“NO TEMAN, SOY YO. MIREN MIS MANOS…”

Aquellos discípulos que regresaban a su casa en el poblado de Emaús, estaban resentidos con ellos mismos ya que sintieron que habían perdido su tiempo acompañando a Jesús. Se habían entusiasmado desde el principio con las enseñanzas que escuchaban del Maestro y viendo todos los milagros que hacía. Pero nunca se imaginaron un final tan trágico como el que habían presenciado en el Gólgota. Sin embargo, Jesús se les apareció en el camino y les reveló su misterio divino.

Impacientes por contar cuanto les sucedió y cómo conocieron al Señor al partir el pan, fueron a ver a los Once apóstoles para contarles lo sucedido. Pero, antes de hablar, los otros les dijeron: “El Señor ha resucitado y se ha aparecido a Pedro”. Pero unos y otros se quedaron mudos ante la súbita presencia del Señor.

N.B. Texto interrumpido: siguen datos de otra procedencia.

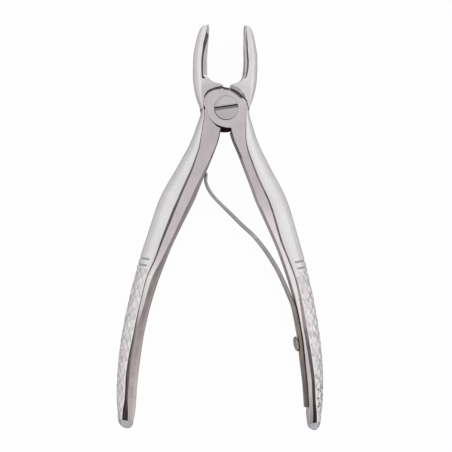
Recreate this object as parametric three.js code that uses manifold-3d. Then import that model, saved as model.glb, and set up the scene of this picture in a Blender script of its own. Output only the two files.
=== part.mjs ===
// Extraction forceps for children's teeth, with a leaf spring that opens the handles.
//
// Two forged arms cross in a lap joint and turn on a slotted screw. The front arm runs
// from the left beak to the right handle, the rear arm from the right beak to the left
// handle. Each arm is thinned to half its depth in a round disc where it passes the
// other one. A flat spring is screwed to the inside of the front arm's handle and its
// free end leans on the other handle.
//
// Millimetres. The forceps lie flat: +Z is up and is the hinge axis, +Y points to the
// beaks, +X to the right handle, and z = 0 is the surface on which they lie. Each arm is
// drawn with the tool closed, lying along Y, and is then turned to the open rest pose.

import * as THREE from 'three';
import { mergeVertices } from 'three/addons/utils/BufferGeometryUtils.js';
import Module from 'manifold-3d';

const wasm = await Module();
wasm.setup();

// Whole tool
const restHalfAngle = THREE.MathUtils.degToRad(10); // turn of each arm from closed to rest
const landHeight = 3.8; // middle plane to the flat ground lands and disc faces
const crestRise = 0.5; // how far beak roots and grips stand proud of the lands
const closedGap = 0.3; // what stays between the two arms' inner edges when closed

// Handles: lengths run down from the pivot, reaches run out from the closed middle line
const handleLength = 103;
const handleReach = 18.2;
const rearInset = 0.35; // how much thinner the rear handle is on its inner side
const flankWidth = 6; // widest rounded outer flank, seen from the front
const bevelWidth = 2.6; // widest bevel beside the inner face
const bevelSlope = 0.58; // depth of the bevel for each millimetre of its width
const landStepRun = 0.3; // width of the small step from flank to land
const leastLand = 0.4; // land that flank and bevel always leave between them
const handleEndRound = 1.6;
const endCapLength = 2.4; // where the land stops square and the full depth returns

// Two ring grooves above the rough grip
const grooveWidth = 0.8;
const grooveDepth = 0.35;
const groovePitch = 2;
const gripLength = 52.4; // from the first groove's middle to the handle's end

// Beaks: lengths run up from the pivot
const beakLength = 26.2;
const beakReach = 8.3;
const beakOffset = 0.25; // both beaks stand this far to the left of the handles' middle line
const beakTipHalfDepth = 2.3;
const beakFlankWidth = 2.4; // rounded outer side at the root
const beakBandWidth = 1.4; // bevel along the inner rim
const beakBandDrop = 0.8;
const gougeDepth = 1.3; // hollow in the face that holds the tooth

// Lap joint
const frontDiscRadius = 5.95;
const rearDiscRadius = 7.55;
const facingRadius = 7.2; // ground face around the screw, level with the lands
const throatFloor = 6.3; // top of the rear disc between the beaks, above the pivot
const lapGap = 0.3; // between the faces of the two discs
const shoulderGap = 0.25; // between a disc and the shoulder that it turns in
const beakShoulderGap = 0.75; // wider crescent at the right beak, in front
const waistAngle = THREE.MathUtils.degToRad(-5); // where handle meets beak root at rest
const waistGap = 0.3; // play between them: closed up, it is the stop for opening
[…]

Jesús les tranquilizó y les convenció de la verdad de su presencia. Ver a Jesús ingerir los alimentos sirvió para “comprobar” que Él es en verdad el mismo que, habiendo muerto, estaba vivo, resucitado, que no era un “fantasma” o una simple “visión”. Los apóstoles solo pueden ser “testigos” si están plenamente convencidos de que Jesús nazareno, el que padeció y murió bajo el poder de Poncio Pilato, es el Señor que vive.

El primer cuadro, pues, de la narración del Evangelio de hoy está todo centrado en la realidad corporal de Cristo: mirar, manos, pies, carne, huesos, ver, mostrar, comer, tomar, pescado asado, etc.

Cristo resucitado, que invocamos a Dios como Señor, es el mismo Jesús de Nazaret que pasó entre nosotros. El cristianismo está todo entrelazado entre lo divino y lo humano, entre el misterio, los sentidos y la mente, entre el Espíritu Santo y el cuerpo, entre la resurrección y la muerte.